▶ Items
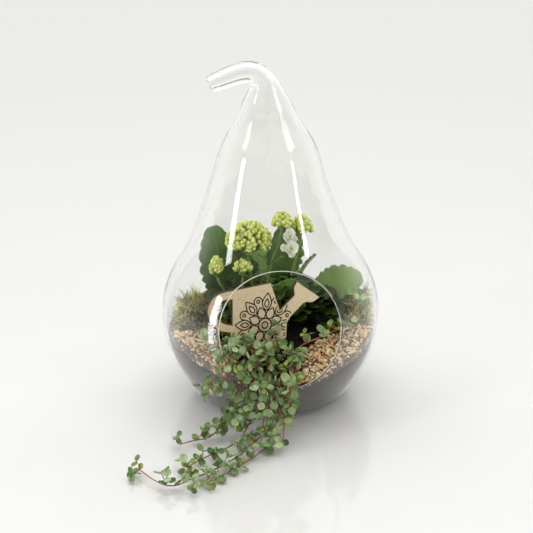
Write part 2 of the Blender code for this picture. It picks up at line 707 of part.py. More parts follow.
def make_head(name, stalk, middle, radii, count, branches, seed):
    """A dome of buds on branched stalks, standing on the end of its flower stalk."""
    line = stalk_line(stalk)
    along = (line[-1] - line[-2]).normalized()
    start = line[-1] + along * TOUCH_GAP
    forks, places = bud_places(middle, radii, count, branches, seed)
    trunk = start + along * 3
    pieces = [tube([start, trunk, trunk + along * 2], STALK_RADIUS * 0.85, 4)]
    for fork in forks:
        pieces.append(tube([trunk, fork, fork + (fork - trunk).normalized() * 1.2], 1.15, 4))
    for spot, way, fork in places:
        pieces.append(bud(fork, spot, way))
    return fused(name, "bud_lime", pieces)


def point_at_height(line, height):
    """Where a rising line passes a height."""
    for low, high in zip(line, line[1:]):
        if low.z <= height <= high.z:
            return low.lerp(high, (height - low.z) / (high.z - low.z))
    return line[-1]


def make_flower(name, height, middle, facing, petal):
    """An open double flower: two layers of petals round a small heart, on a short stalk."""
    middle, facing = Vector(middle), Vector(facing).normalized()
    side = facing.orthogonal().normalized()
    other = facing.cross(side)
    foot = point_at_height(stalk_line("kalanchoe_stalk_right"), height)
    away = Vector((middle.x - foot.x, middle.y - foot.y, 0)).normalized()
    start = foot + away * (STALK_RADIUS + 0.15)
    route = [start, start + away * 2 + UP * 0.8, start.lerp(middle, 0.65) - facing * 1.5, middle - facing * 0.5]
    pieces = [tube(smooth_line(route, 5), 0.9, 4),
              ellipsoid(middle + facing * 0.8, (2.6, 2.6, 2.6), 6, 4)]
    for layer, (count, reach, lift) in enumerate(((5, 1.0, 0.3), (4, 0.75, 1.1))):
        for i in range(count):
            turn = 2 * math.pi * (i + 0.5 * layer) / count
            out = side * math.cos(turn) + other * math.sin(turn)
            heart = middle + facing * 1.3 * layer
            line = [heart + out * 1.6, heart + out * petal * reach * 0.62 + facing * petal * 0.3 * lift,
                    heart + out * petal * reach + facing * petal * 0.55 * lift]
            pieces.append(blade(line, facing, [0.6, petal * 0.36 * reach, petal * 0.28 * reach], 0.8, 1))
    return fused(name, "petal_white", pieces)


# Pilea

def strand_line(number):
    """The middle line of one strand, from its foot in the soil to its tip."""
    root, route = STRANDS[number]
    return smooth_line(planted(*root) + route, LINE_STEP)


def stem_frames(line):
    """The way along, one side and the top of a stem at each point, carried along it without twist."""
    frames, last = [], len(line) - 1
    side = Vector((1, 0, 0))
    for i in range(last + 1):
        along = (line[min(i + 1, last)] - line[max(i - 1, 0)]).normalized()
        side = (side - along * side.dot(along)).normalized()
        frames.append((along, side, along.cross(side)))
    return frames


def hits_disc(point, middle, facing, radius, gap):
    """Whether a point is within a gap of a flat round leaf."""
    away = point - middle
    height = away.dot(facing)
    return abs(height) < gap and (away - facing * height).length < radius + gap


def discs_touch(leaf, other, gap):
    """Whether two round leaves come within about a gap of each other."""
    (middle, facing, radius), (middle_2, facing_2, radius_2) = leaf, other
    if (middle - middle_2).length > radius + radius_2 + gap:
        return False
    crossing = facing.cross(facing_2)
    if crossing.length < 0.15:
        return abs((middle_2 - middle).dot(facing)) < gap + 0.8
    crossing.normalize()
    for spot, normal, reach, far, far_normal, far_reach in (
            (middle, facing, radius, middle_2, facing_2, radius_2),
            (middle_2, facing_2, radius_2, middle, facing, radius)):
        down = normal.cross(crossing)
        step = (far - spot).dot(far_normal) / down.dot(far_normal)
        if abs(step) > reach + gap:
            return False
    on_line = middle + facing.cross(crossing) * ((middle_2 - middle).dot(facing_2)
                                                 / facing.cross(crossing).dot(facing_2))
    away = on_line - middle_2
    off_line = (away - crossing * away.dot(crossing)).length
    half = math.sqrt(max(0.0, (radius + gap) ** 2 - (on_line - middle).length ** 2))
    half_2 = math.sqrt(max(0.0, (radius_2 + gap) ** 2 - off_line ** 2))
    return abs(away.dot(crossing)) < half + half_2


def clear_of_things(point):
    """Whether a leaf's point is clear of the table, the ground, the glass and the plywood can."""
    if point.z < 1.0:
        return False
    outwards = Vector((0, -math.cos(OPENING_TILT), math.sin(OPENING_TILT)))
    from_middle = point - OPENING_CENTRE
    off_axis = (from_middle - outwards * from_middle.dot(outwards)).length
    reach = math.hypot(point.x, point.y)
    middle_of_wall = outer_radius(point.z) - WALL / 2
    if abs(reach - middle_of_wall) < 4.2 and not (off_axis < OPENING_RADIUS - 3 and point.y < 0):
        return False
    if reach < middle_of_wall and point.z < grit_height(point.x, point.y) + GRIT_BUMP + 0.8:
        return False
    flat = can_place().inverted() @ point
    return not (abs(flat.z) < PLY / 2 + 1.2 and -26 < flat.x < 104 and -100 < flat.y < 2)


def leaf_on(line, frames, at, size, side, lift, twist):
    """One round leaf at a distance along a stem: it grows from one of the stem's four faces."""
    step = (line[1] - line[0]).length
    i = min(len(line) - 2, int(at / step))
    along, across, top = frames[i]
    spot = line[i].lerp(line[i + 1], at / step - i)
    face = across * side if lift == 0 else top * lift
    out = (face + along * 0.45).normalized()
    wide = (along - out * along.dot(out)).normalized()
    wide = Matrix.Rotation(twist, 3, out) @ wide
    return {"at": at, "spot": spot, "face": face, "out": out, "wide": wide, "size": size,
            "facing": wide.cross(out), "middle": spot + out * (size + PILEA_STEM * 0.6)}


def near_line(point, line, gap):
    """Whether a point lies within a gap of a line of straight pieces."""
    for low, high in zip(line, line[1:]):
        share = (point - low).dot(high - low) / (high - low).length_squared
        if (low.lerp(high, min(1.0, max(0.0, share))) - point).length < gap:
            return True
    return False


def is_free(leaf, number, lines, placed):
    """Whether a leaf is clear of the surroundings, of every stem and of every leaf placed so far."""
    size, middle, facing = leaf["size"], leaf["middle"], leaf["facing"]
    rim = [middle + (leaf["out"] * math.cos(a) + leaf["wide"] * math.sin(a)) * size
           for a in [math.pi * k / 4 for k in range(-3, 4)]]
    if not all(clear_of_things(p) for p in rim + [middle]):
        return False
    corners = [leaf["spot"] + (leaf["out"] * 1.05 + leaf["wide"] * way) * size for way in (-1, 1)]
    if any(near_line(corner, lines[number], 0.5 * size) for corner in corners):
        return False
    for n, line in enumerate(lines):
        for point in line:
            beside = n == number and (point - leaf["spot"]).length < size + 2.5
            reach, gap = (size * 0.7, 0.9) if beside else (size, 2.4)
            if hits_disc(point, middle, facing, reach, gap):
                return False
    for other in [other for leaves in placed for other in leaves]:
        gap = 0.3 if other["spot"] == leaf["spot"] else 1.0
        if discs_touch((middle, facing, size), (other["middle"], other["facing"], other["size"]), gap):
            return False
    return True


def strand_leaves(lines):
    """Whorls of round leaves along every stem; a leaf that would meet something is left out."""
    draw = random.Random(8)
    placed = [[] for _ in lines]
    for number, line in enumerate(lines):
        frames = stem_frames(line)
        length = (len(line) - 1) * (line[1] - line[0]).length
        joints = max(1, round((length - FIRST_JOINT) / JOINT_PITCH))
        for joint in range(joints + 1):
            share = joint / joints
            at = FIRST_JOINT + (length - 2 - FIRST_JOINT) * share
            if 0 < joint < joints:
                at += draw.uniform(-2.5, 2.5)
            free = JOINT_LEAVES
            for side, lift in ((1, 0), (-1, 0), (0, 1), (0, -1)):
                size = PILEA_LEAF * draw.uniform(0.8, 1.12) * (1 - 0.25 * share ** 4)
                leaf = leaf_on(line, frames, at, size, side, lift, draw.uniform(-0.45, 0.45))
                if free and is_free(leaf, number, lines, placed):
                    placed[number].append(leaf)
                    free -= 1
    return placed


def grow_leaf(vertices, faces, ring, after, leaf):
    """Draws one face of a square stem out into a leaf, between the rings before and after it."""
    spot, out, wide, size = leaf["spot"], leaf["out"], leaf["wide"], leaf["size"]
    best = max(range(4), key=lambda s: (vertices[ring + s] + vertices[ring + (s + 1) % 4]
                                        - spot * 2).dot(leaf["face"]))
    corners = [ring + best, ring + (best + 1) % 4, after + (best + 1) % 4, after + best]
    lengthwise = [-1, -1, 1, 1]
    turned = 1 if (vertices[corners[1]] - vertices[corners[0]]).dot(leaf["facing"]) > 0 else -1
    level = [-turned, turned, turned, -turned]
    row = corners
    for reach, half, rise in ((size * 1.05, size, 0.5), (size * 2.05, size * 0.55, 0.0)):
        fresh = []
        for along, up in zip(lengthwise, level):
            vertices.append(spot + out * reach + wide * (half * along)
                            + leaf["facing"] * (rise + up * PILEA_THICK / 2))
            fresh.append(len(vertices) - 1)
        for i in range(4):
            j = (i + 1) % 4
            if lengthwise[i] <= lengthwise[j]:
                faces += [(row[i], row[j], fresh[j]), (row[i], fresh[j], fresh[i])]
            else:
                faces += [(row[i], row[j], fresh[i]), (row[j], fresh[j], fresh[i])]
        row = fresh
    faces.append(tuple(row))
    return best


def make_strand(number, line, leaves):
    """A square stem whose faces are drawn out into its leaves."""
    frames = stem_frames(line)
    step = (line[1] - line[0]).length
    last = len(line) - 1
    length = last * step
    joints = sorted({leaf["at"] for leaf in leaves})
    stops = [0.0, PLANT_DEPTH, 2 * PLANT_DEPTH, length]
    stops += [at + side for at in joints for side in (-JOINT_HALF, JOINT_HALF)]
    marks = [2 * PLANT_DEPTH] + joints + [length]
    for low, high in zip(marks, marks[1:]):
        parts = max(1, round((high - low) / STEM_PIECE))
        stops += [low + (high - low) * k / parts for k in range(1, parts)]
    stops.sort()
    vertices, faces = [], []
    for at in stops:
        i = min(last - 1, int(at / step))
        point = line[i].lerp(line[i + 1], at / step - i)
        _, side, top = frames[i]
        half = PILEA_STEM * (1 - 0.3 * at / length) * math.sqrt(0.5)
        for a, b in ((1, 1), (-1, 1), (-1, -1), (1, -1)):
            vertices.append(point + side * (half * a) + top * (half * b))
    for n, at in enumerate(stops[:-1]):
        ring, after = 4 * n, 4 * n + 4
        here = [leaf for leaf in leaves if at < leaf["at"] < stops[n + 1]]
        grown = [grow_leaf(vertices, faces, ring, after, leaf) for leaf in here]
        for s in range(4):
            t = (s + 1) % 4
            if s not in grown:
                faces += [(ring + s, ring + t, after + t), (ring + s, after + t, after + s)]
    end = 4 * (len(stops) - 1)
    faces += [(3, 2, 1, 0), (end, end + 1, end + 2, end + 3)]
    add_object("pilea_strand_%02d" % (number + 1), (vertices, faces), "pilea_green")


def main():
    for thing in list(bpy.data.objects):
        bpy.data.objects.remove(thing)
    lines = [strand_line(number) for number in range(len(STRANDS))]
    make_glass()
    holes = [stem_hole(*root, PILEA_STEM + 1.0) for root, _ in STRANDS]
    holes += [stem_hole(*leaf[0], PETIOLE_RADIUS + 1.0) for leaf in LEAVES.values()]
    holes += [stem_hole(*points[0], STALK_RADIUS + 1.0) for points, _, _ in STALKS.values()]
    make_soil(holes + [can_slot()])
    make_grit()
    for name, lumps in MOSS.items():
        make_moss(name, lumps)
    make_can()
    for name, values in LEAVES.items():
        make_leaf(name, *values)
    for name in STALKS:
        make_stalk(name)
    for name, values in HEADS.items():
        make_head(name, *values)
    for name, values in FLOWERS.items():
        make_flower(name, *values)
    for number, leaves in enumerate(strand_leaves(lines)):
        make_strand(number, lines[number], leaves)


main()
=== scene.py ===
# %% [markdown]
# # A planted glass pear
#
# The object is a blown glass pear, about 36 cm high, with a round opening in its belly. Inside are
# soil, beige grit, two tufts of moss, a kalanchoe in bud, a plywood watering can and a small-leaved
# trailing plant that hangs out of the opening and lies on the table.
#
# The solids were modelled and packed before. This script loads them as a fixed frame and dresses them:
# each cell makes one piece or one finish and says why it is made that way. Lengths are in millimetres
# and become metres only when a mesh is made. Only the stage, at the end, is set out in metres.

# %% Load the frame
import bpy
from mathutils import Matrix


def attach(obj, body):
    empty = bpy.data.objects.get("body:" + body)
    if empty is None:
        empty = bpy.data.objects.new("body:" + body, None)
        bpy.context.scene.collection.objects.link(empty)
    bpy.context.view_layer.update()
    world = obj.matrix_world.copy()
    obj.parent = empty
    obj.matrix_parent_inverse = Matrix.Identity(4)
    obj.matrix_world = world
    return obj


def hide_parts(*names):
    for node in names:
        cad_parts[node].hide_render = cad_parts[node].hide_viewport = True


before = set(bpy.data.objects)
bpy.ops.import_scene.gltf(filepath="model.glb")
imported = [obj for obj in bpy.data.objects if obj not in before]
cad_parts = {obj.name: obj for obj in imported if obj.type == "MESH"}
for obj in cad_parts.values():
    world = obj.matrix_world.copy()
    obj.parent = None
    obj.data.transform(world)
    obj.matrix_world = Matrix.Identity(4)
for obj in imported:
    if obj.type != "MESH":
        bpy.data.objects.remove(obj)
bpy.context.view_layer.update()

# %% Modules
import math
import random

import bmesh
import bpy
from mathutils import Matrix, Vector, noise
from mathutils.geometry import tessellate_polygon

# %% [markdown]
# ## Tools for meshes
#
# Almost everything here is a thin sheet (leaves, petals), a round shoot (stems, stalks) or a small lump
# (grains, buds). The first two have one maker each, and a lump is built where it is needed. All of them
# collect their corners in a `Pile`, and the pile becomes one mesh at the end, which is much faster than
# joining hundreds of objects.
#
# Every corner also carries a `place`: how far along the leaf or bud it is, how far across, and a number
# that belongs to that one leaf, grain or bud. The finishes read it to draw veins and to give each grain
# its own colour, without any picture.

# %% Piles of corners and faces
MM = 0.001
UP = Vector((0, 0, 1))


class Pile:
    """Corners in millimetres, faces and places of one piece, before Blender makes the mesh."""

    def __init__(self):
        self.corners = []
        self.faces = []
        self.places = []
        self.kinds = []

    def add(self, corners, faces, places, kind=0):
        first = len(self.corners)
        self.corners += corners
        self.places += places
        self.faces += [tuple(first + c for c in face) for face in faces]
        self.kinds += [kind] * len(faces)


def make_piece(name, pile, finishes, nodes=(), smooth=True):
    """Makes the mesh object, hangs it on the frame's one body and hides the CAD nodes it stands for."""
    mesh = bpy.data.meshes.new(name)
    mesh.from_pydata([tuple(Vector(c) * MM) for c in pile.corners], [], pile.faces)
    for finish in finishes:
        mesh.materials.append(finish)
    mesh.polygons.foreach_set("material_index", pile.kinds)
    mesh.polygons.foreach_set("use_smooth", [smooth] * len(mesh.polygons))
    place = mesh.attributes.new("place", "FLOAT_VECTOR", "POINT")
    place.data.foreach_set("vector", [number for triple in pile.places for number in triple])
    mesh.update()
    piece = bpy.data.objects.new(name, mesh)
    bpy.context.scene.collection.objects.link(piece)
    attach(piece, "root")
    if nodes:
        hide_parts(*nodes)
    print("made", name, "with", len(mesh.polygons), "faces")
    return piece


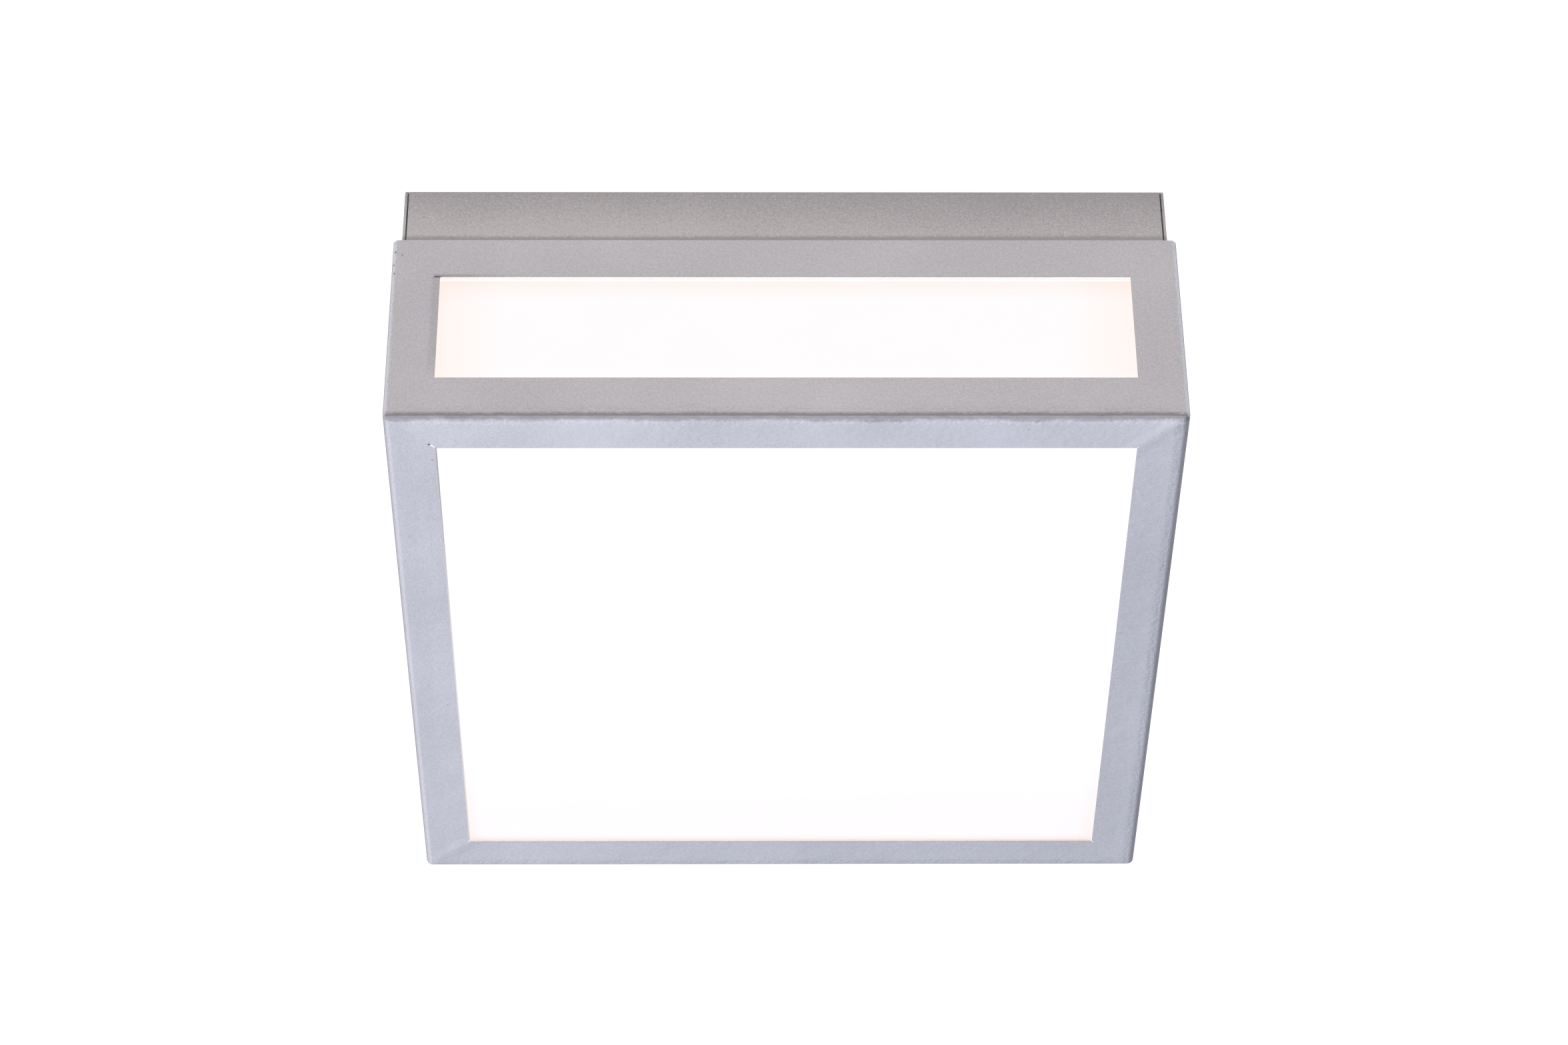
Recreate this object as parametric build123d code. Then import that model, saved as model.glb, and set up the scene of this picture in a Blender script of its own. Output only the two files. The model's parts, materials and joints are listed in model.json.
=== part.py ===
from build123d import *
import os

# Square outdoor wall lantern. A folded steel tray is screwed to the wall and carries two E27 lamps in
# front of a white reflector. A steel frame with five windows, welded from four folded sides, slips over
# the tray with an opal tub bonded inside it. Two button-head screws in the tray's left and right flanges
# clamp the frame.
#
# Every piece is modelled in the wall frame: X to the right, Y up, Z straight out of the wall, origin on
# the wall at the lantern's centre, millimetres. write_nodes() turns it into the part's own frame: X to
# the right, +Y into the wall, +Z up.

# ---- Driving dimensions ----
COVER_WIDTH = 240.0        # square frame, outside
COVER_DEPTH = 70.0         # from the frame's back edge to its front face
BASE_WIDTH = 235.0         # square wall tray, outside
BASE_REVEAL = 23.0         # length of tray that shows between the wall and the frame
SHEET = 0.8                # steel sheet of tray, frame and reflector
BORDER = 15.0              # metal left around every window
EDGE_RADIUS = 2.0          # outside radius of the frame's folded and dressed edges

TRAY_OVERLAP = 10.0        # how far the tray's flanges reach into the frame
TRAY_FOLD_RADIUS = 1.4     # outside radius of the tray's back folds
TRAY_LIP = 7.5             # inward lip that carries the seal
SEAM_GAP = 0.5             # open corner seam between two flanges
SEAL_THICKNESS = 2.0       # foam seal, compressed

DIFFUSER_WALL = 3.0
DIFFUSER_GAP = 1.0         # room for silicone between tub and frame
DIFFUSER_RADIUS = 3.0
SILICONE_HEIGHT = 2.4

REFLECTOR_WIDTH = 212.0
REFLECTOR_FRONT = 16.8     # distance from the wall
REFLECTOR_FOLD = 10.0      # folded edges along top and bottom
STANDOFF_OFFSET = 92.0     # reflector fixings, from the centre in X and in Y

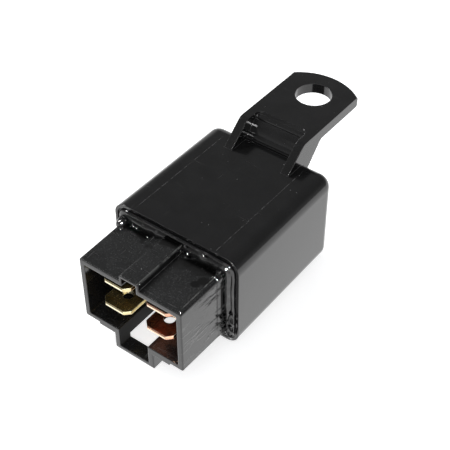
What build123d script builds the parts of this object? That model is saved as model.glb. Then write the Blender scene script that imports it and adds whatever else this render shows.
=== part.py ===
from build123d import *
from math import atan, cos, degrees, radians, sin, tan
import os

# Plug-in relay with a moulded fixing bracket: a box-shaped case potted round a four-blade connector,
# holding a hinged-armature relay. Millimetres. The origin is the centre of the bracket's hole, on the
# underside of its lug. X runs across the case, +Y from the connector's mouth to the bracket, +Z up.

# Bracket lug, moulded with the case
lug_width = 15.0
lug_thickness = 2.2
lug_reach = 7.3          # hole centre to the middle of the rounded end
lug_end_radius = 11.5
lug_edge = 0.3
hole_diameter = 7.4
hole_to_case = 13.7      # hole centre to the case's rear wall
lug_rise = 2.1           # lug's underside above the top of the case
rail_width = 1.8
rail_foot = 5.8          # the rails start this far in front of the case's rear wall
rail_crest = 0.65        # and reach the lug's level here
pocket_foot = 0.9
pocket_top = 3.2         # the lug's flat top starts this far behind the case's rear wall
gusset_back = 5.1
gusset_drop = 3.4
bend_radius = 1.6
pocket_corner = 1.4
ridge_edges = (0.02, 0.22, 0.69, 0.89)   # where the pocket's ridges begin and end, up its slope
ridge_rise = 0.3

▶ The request
All lines in the listing above from the line containing "before = set(bpy.data.objects)" to the line containing "from mathutils.geometry import", inclusive, should be retyped exactly; no other lines should appear.

▶ The response
before = set(bpy.data.objects)
bpy.ops.import_scene.gltf(filepath="model.glb")
imported = [obj for obj in bpy.data.objects if obj not in before]
cad_parts = {obj.name: obj for obj in imported if obj.type == "MESH"}
for obj in cad_parts.values():
    world = obj.matrix_world.copy()
    obj.parent = None
    obj.data.transform(world)
    obj.matrix_world = Matrix.Identity(4)
for obj in imported:
    if obj.type != "MESH":
        bpy.data.objects.remove(obj)
bpy.context.view_layer.update()

# %% Modules
import math
import random

import bmesh
import bpy
from mathutils import Matrix, Vector, noise
from mathutils.geometry import tessellate_polygon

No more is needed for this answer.